### Aim of the task
Return the full listing exactly as it is written.

— start Information provided —

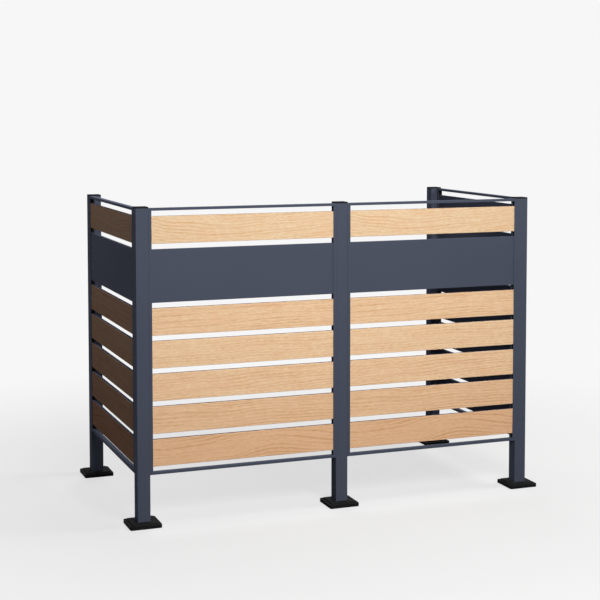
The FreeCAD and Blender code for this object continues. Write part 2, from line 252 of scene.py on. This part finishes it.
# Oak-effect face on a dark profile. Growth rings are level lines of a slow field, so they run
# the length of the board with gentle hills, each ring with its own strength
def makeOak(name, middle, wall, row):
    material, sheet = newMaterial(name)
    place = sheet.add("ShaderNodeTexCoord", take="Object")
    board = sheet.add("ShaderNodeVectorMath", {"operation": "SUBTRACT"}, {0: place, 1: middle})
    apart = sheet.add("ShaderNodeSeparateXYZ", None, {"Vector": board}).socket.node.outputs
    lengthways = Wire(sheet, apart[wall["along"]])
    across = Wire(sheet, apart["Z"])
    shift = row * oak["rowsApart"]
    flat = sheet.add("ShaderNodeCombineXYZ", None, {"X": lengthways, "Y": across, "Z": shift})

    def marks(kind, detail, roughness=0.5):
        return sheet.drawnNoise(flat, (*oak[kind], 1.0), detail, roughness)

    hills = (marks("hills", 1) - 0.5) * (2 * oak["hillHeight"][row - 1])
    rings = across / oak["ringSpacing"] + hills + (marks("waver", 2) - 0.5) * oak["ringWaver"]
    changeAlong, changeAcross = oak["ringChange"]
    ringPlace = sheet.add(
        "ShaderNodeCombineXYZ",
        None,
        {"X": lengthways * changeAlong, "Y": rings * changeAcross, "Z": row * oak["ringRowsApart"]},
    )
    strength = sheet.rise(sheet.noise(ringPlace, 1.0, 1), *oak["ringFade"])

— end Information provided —

### Written response
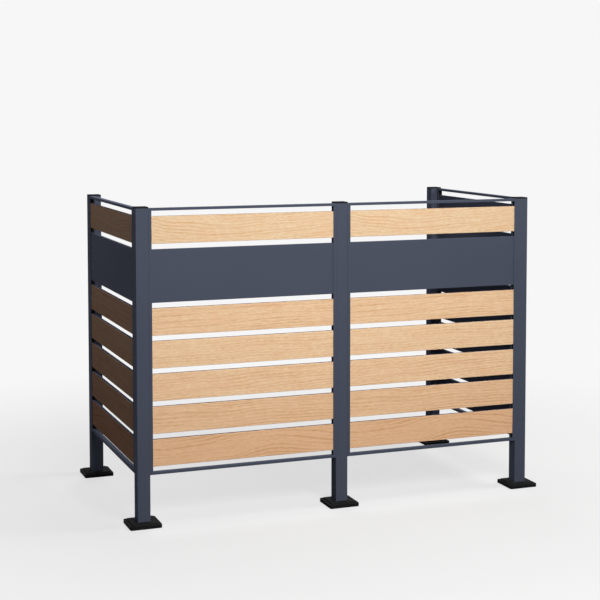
The FreeCAD and Blender code for this object continues. Write part 2, from line 252 of scene.py on. This part finishes it.
# Oak-effect face on a dark profile. Growth rings are level lines of a slow field, so they run
# the length of the board with gentle hills, each ring with its own strength
def makeOak(name, middle, wall, row):
    material, sheet = newMaterial(name)
    place = sheet.add("ShaderNodeTexCoord", take="Object")
    board = sheet.add("ShaderNodeVectorMath", {"operation": "SUBTRACT"}, {0: place, 1: middle})
    apart = sheet.add("ShaderNodeSeparateXYZ", None, {"Vector": board}).socket.node.outputs
    lengthways = Wire(sheet, apart[wall["along"]])
    across = Wire(sheet, apart["Z"])
    shift = row * oak["rowsApart"]
    flat = sheet.add("ShaderNodeCombineXYZ", None, {"X": lengthways, "Y": across, "Z": shift})

    def marks(kind, detail, roughness=0.5):
        return sheet.drawnNoise(flat, (*oak[kind], 1.0), detail, roughness)

    hills = (marks("hills", 1) - 0.5) * (2 * oak["hillHeight"][row - 1])
    rings = across / oak["ringSpacing"] + hills + (marks("waver", 2) - 0.5) * oak["ringWaver"]
    changeAlong, changeAcross = oak["ringChange"]
    ringPlace = sheet.add(
        "ShaderNodeCombineXYZ",
        None,
        {"X": lengthways * changeAlong, "Y": rings * changeAcross, "Z": row * oak["ringRowsApart"]},
    )
    strength = sheet.rise(sheet.noise(ringPlace, 1.0, 1), *oak["ringFade"])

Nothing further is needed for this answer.